Radar, muri e pattuglie Così l’Europa frena la marea dei clandestini

Si alzano le barriere, si inventano tecnologie. Gli Stati dell’Unione Europea hanno una parola d’ordine che li accomuna: tenere il ponte levatoio alzato. E respingere gli immigrati clandestini. Non possono entrare in Spagna, in Italia, in Grecia, a Malta. Non si scandalizzi quindi quella parte di Europa buonista, che abita su, al Nord. Giù al sud, la linea comune è difendersi dalle incursioni. È così che è nato Eurosur, un sofisticatissimo sistema di rilevamento satellitare voluto dall’Unione Europea. Fuori il mar Mediterraneo. Le zattere dei disperati senza terra e senza documenti arrivano da lì. Occorre prevenire e respingere.
Il segnale corre lungo tutta l’autostrada verso Gibilterra. Le voci in arabo dei programmi radiofonici si moltiplicano. Il Marocco è a un passo. Uno stretto separa la Spagna dalle coste africane. La traversata è facile, come per arrivare a Lampedusa. Per questo ai trafficanti è sempre venuto naturale scegliere Tenerife o la Sicilia. Eppure i traffici in Spagna si sono stoppati. La situazione è tornata sotto controllo. Radar, dispositivi tecnologici, muri hi-tech. E poi accordi e interventi di cooperazione. È la risposta anti-clandestino di Zapatero. È la sua tolleranza zero che si concretizza, che dà risultati, che sostiene la stessa linea americana, quella che ha deciso di costruire un muro lungo 1200 chilometri per separare dal Messico, da dove arrivano gli immigrati, quella del governo maltese che all’arrivo di carrette del mare inviano guardie costiere per allontanare ospiti indesiderati. Zapatero, il leader progressista, il socialista, quello laico, che difende e appoggia le minoranze, è diventato il nemico più grande, che tra i primi ha detto no ai flussi di immigrati incontrollabili. È dal 2006 che la Spagna mette a segno respingimenti su respingimenti.
Nel 2007 la Guardia civile spagnola ha diretto l’operazione Indalo. Nella missione c’erano uomini e mezzi italiani, portoghesi, francesi, maltesi, tedeschi, ciprioti e rumeni.

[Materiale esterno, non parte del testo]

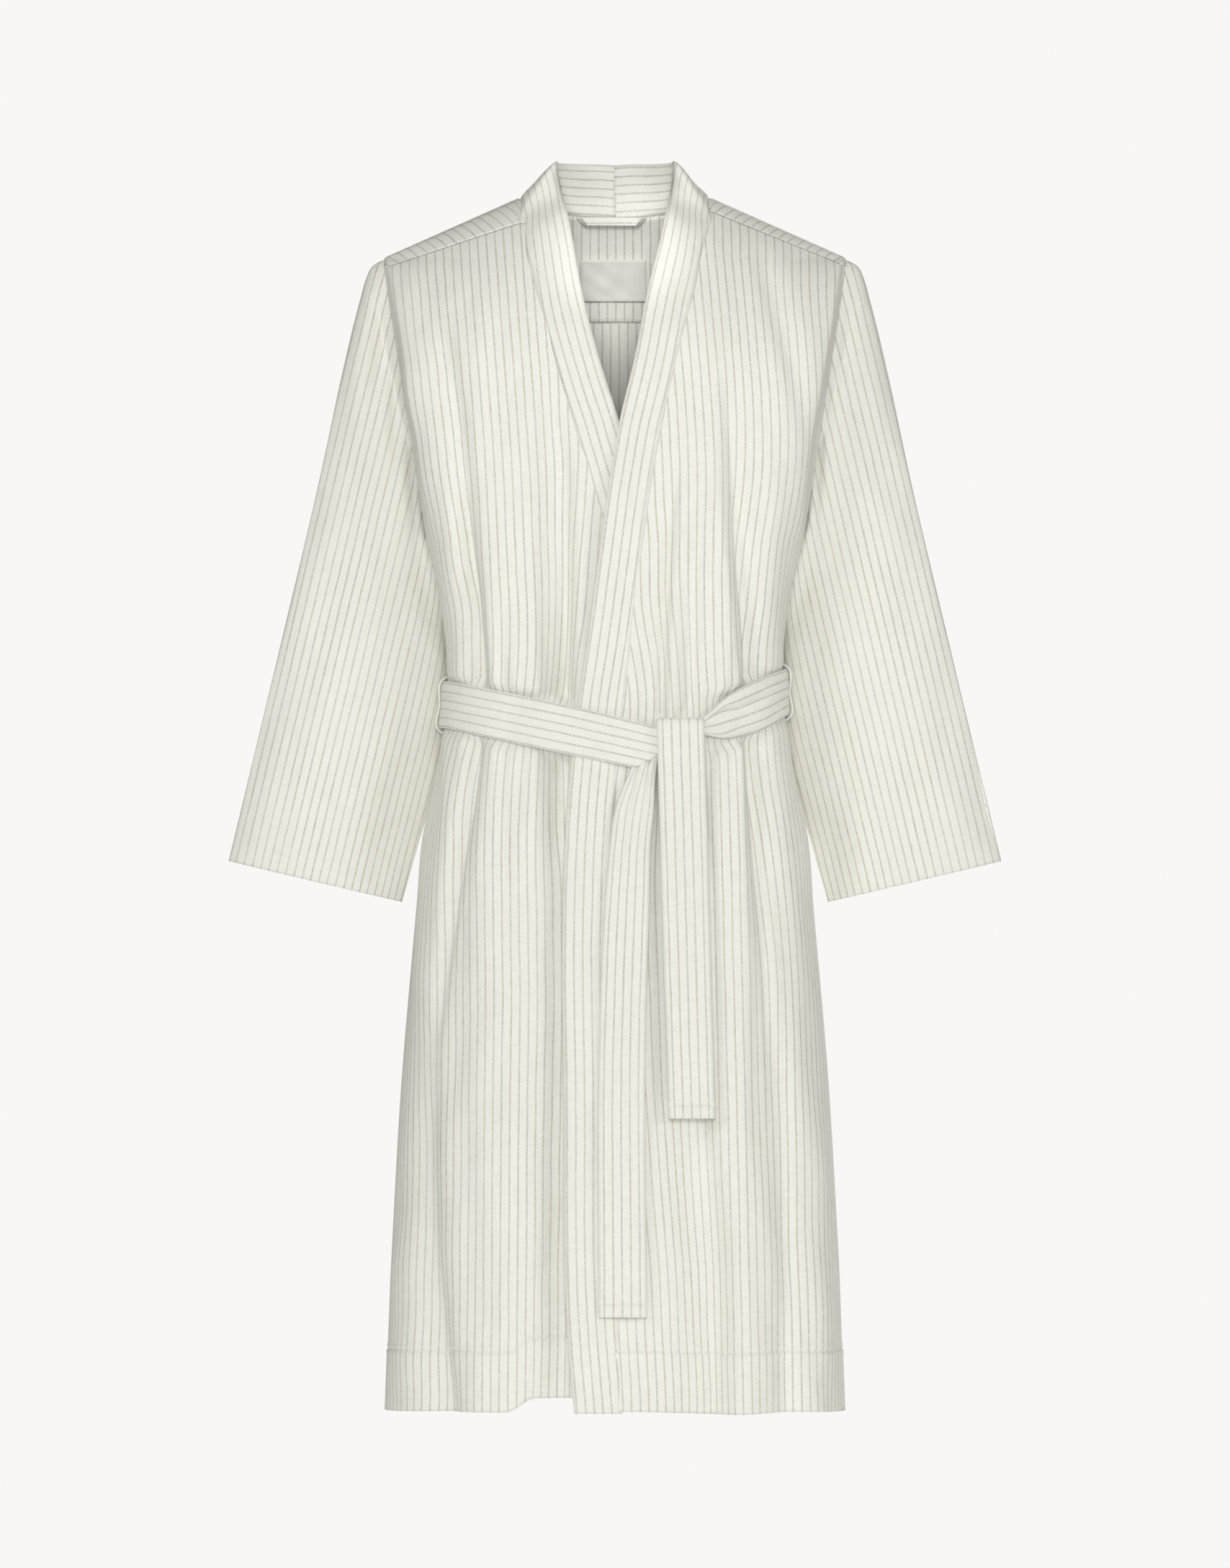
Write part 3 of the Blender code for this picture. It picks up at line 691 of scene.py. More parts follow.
def front_grid(side, seam, folds, stitch_z, anchor, tuck=0.006, dense=420):
    """Points and grain of a front panel, from its band seam out to its side."""
    low = levels(stitch_z)
    shares, share = armhole_shares(low)
    edge_top = float(seam_z(NECK_POINT[0], side))
    edge_z = np.r_[low, UNDERARM_Z + (edge_top - UNDERARM_Z) * shares]
    wide = half_width(np.minimum(edge_z, UNDERARM_Z), share)
    first = np.arcsin(np.clip((seam(edge_z) - side * tuck) / wide, -0.999, 0.999))
    t = np.linspace(0, 1, dense)[None, :]
    theta = first[:, None] + (side * math.pi / 2 - first[:, None]) * t
    x = wide[:, None] * np.sin(theta)
    top = seam_z(ARMHOLE_TOP * np.sin(theta), side)
    z = risen(share[:, None], top, edge_z[:, None])
    sag = ripples(11 + side, 0.16, 0.4)
    z = z + 0.0012 * sag(x, z) * smooth(-0.9, HEM_Z, z)
    if side < 0:
        z = z + UNDERLAP_RISE * smooth(-0.100, -0.074, x) * smooth(-0.93, HEM_Z, z)
        lift = 0.0
    else:
        lift = overlap_lift(x, z)
    y = body_y(x, z, -1, lift, wide[:, None])
    y = y + armhole_curl(np.abs(x) / wide[:, None], z, share[:, None])
    from_seam = np.abs(x - seam(z))
    keep = smooth(0.002, 0.022, from_seam) * smooth(0.0, 0.10, 1 - t) * smooth(-0.02, -0.07, z)
    if side < 0:
        y = y + underlap_recess(x, z) - overlap_folds(x, z)
        keep = keep * smooth(-0.030, -0.048, x)
    else:
        keep = keep * smooth(-0.012, 0.010, x)
    crease = 0.0009 * ripples(31 + side, 0.055, 0.16)(x, z) + gathers(x, z, 50 + side, belt_z(x))
    points, u = draped(x, y, z, -1, folds, keep, crease, anchor(edge_z), PANEL_COLUMNS)
    grain = joined(u * side + side * 0.0040, points[..., 2])
    return facing_out(points, grain, side)


def facing_out(points, grain, side):
    """The grids of a mirrored piece, turned so that their outer face is still outside."""
    return (points, grain) if side > 0 else (points[:, ::-1], grain[:, ::-1])


def underlap_recess(x, z):
    """How much deeper the right front lies where the left front covers it."""
    return 0.0045 * smooth(-0.040, -0.012, x) * smooth(-0.20, -0.30, z)


def armhole_curl(reach, z, share, deep=ARMHOLE_CURL):
    """How far a front's armhole edge turns back, so that it stands over the sleeve."""
    near = smooth(0.972, 1.0, reach) ** 1.2
    return deep * near * armhole_depth(z) / ARMHOLE_HALF_DEPTH * (share > 0)


def ordered(x, y):
    """Pairs sorted so that x only grows, which interpolation needs."""
    order = np.argsort(x, kind="stable")
    return x[order], y[order]


def overlap_lift(x, z):
    """How far the left front stands off the form where it laps over the right front."""
    across = smooth(0.135, 0.080, x) * smooth(-0.100, -0.055, x)
    return OVERLAP_PROUD * across * smooth(-0.050, -0.150, z)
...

Anni prima però - era il 1994 - nasce Frontex, l’agenzia per prevenire l’immigrazione clandestina lungo le frontiere. C’era Frontex anche nel 2006, quando la Guardia civil spagnola si era spinta fino alle coste della Mauritania e del Senegal per intercettare e bloccare 371 immigrati. Sono ormai cinque anni che il Paese è tra i più attivi in fatto di prevenire l’immigrazione clandestina. I risultati sono arrivati subito.

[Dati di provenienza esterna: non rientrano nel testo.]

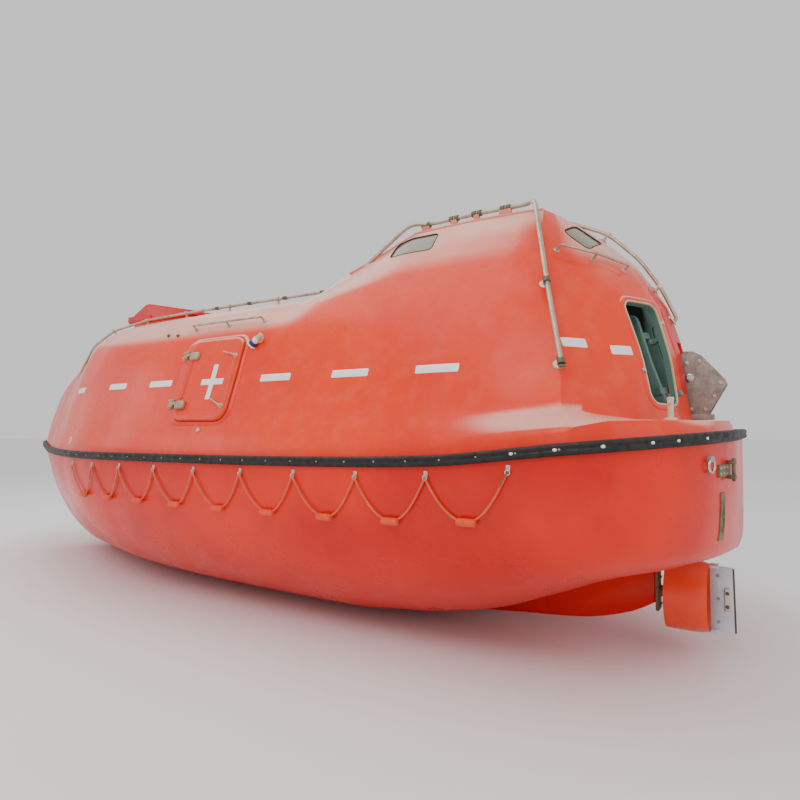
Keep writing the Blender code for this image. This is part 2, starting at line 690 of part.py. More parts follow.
# Rails of bent tube with short feet that end on the skin
def feet_data(points, radius=0.010, reach=0.03):
    parts = []
    for p, (hit, normal) in points:
        p = Vector(p)
        end = hit - normal * reach
        parts.append(rod(p, end, radius, 6))
        parts.append(rod(hit + normal * 0.006, hit - normal * 0.02, 0.028, 6))
    return parts


def tube_rail(name, line, feet, radius=TUBE_R):
    data = sweep(line, radius, 7)
    ob = mesh_object(name, data[0], data[1], "rail_steel")
    for i, (p, base) in enumerate(feet):
        foot = feet_data([(p, base)])
        fuse(ob, "%s_foot_%d" % (name, i), foot[0])
        fuse(ob, "%s_pad_%d" % (name, i), foot[1])
    clear_of_top(ob)
    return ob


TOP_RAIL_X = (2.10, 1.75, 1.2, 0.6, 0.0, -0.6, -1.10)
TOP_RAIL_ENDS = (2.45, -1.22)
TOP_RAIL_Y = 0.47
TOP_RAIL_UP = 0.060
TOWER_RAIL_FOOT = (-1.66, 0.66)
TOWER_RAIL_BEND = (-1.99, 0.60, 2.832)
TOWER_RAIL_FEET = ((-2.14, 0.57), (-2.50, 0.57), (-2.85, 0.565))
TOWER_RAIL_UP = 0.055
TOWER_RAIL_TURN = (-2.935, 0.66, 2.80)
TOWER_RAIL_LOW = ((-3.07, 0.90, 2.20), (-3.235, 1.15, 1.725))
TOWER_RAIL_OUT = 0.055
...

In gran parte si devono al Sive, il Servizio Integrato di Vigilanza Esterna, un muro elettronico unico al mondo fatto installare dall’ex premier popolare Aznar nel 2002 che grazie a radar e telecamere a raggi infrarossi e sensori termici blinda le Canarie, lo stretto di Gibilterra e la costa mediterranea. Ma dietro ai successi anche gli accordi con i paesi d’origine.
Come ha fatto l’Italia con la Libia. Per questo il nostro Paese durante l’ultima estate ha potuto tirare un sospiro di sollievo.
Sono bastate tre settimane di respingimenti per non vedere più i duecento, trecento clandestini riversati ogni giorno sulle coste, stremati, affamati e assetati raccattati, carrette ferme tra Malta e l’Italia, corpi gettati in mare. Disperazione contrabbandata. Ma dietro al successo c’erano questa volta soprattutto gli accordi diplomatici. La sinistra gridava alla «vergogna internazionale». Sempre la stessa la risposta di Maroni: «I respingimenti continueranno, sono in linea con le norme internazionali».
Oggi a tremare è la Grecia, dove i flussi sono aumentati del 70 per cento. È Atene la meta più ambita dagli illegali, complice l’inerzia della Turchia, con una rotta che parte dall’Afghanistan per attraversare l’Irak e tutto il Caucaso.

Per questo la soluzione sembra essere una barriera lungo 12,5 chilometri del confine con la Turchia. Creare un muro lungo il corso del fiume Evro che segna il confine tra i due Paesi. Un altro ponte levatoio che si alza.